BEN: One of the things A.J. Levine and I have gone round and round about is the whole issue of purity laws, whether we are talking about food laws, or other kinds. Clearly enough many early Jews thought violating those laws was a big deal, including some Jewish Christians. A.J. however says it was mostly not a big deal because there was always a remedy for such ritual defilement, namely the mikveh etc. If you became impure in one way or another, say by eating with a Gentile, you had a get out of jail free card, according to A.J. and even sacrifices were not necessarily required. While I grant this may be the view of many modern Jews I know, it doesn’t really seem to come to grips with how seriously violations were viewed in Paul’s world, for the most part. I suspect in fact that it was an even more serious issue in the Diaspora than in Israel itself, because of constant danger of impurity in a largely Gentile environment. How would you respond to A.J’s point?
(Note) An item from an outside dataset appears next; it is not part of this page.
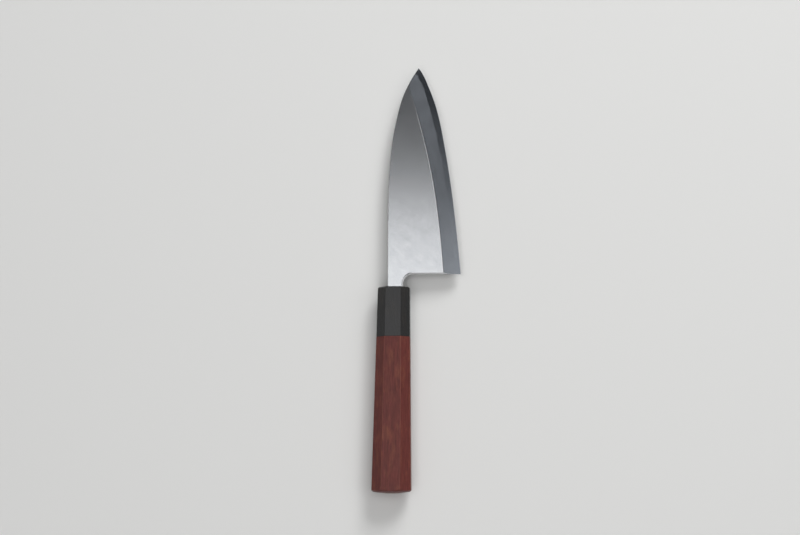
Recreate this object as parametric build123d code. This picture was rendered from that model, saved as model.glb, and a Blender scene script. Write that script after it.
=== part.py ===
from build123d import *
import math
import os

# Deba knife: a heavy single-bevel blade for fish, its tang bedded in an eight-sided wooden
# handle behind a black horn ferrule. All sizes are millimetres. The knife lies on its flat back:
# X runs from the spine to the cutting edge, Y from the butt to the tip, Z up to the bevelled face.
# It is drawn about the handle's centre line, with the ferrule's mouth at Y zero, and at the end
# it is moved so that the origin lies under the middle of its bounding box.

# Blade seen from above
heel_to_tip = 141.5
neck_length = 9.0
blade_height = 48.7          # from the straight spine to the corner of the heel
neck_height = 10.3
spine_offset = 4.1           # from the handle's centre line out to the straight spine
choil_radius = 6.5

# Blade thickness and grinds
heel_thickness = 6.4         # at the spine, above the heel
ridge_thickness = 4.2        # at the ridge, above the heel
point_thickness = 2.1        # where the ridge runs out into the spine
edge_flat = 0.1
small_bevel_width = 0.45
small_bevel_angle = 32
choil_rounding = 1.1
spine_easing = 0.35

# Hard steel layer on the back
steel_at_heel = 1.4
steel_at_tip = 0.65
steel_on_neck = 3.5          # how far the layer reaches along the neck

# Hollow ground into the back
hollow_depth = 0.45
spine_rim = 3.2
edge_rim = 2.2
hollow_from_heel = 3.0
hollow_from_tip = 7.0

# Tang
tang_length = 92.0
tang_root_height = 7.0
tang_root_thickness = 4.6
tang_end_height = 5.0
tang_end_thickness = 3.0

# Handle: height is measured across X, thickness along Z
handle_length = 135.5
ferrule_length = 33.0
mouth_height = 21.0
mouth_thickness = 18.2
mouth_flat = 10.2            # width of the upper facet at the mouth
butt_height = 25.9
butt_thickness = 21.8
butt_flat = 12.5             # width of the upper facet at the butt
handle_lean = 1.7            # how far the butt's centre is set over towards the spine
facet_easing = 0.35
rim_chamfer = 0.7
butt_crown = 1.2
butt_chamfer_angle = 35
crown_share = 0.94           # of the butt's half height, out to where its chamfer starts

# Dowel that joins ferrule and body, and the resin bed of the tang
dowel_diameter = 12.0
dowel_clearance = 0.05
ferrule_front_wall = 4.0
dowel_in_body = 24.0
glue_gap = 0.35
glue_end_gap = 3.0

# How far every cutting tool runs past the piece, and the same as a share of a bevel's width
overrun = 5.0
overrun_share = 0.6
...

JOHN: There is a difference between accidental impurity (for which there are purification rituals, at least where there is a mikveh, or if you can go to the Temple), necessary ritual impurity (like corpse impurity when you bury a relative or remove a dead animal), and consious flouting of a purity tradition. The food laws are a good case in point. Diaspora Jewish authors show a lot of concern to justify the Jewish food laws: they sometimes give them allegorical explanations, not to dismiss them but to underline how important it is to keep them. If a Jew in that context says ‘the kingdom of God is not food and drink, but righteousness and peace and joy in the Holy Spirit’ (Rom 14.17) or ‘I know and am persuaded in the Lord Jesus that nothing is unclean in itself’ (Rom 14.14), that is threatening to Jewish culture, as it is a conscious in-principle assault on the value of the whole system of food impurity. Josephus says that Jews are anxious about what they eat and who they eat it with, and preserve this tradition even if it makes them seem ‘anti-social’. If Paul justifies breaking these taboos, he is undermining the value of a very significant feature of Jewish culture.